En 1996, Véra Frossard s’installe au Népal, où elle vivra six ans. Attirée par les phénomènes et croyances étranges, elle réalise dans un premier temps un film sur la tradition orale liée au yéti. C’est ensuite avec attention qu’elle écoute un ami népalais évoquer les pouvoirs exceptionnels d’un septuagénaire, Jankiri, ce qui signifie « chaman ». En Jeep puis à pied, comme c’est souvent de mise au Népal en raison du relief accidenté, Véra Frossard rejoint en 2006 le Dholaka, puis la vallée isolée de celui qu’elle considère d’abord comme un simple guérisseur.
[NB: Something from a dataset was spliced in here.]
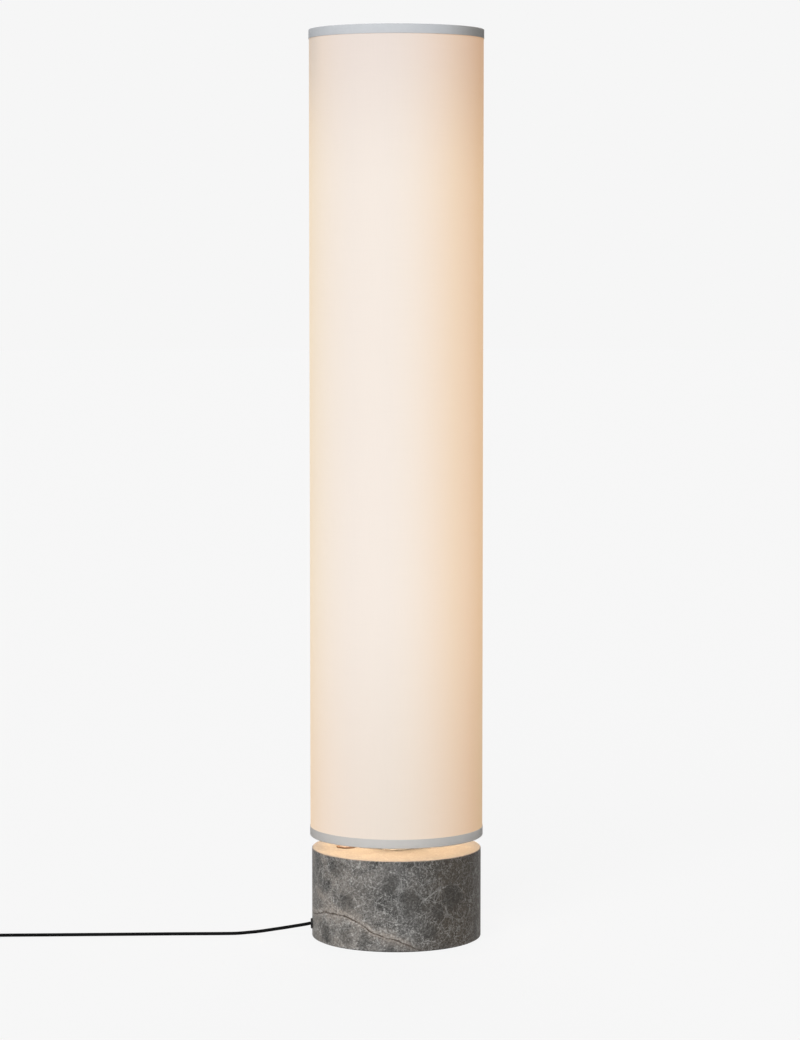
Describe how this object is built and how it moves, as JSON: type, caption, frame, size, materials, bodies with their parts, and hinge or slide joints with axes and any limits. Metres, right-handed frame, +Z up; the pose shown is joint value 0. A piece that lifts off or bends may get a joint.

A priori, rien ne distingue en effet ce vieux paysan voûté de ses voisins : il cultive les champs qui entourent sa maison, trie son maïs, coupe le bois dans la forêt proche… À ses côtés, Véra Frossard découvre la pauvreté de l’ethnie minoritaire des Thamis, population à peine répertoriée, peu éduquée et spoliée de ses meilleures terres par les castes supérieures des Brahmanes et des Chettris. Elle fait surtout partie des premiers étrangers autorisés à assister aux rituels de Jankiri, durant lesquels elle a observé des phénomènes inexpliqués…
En mars 2007, elle retourne auprès du vieil homme mais rien ne se passe comme la première fois : les chamans de la vallée ayant probablement décidé que l’appel des esprits qu’ils réalisent chaque année au cimetière, à la pleine lune, devait rester secret ne montrent à Véra Frossard qu’un simulacre de rituels. Aussi n’est-ce qu’à la fin de cette année-là que la Française pourra enfin filmer les cérémonies nocturnes. Entre-temps, elle se documente, notamment sur les objets utilisés par les chamans lors des rituels, et s’entretient avec des ethnologues spécialistes du Népal.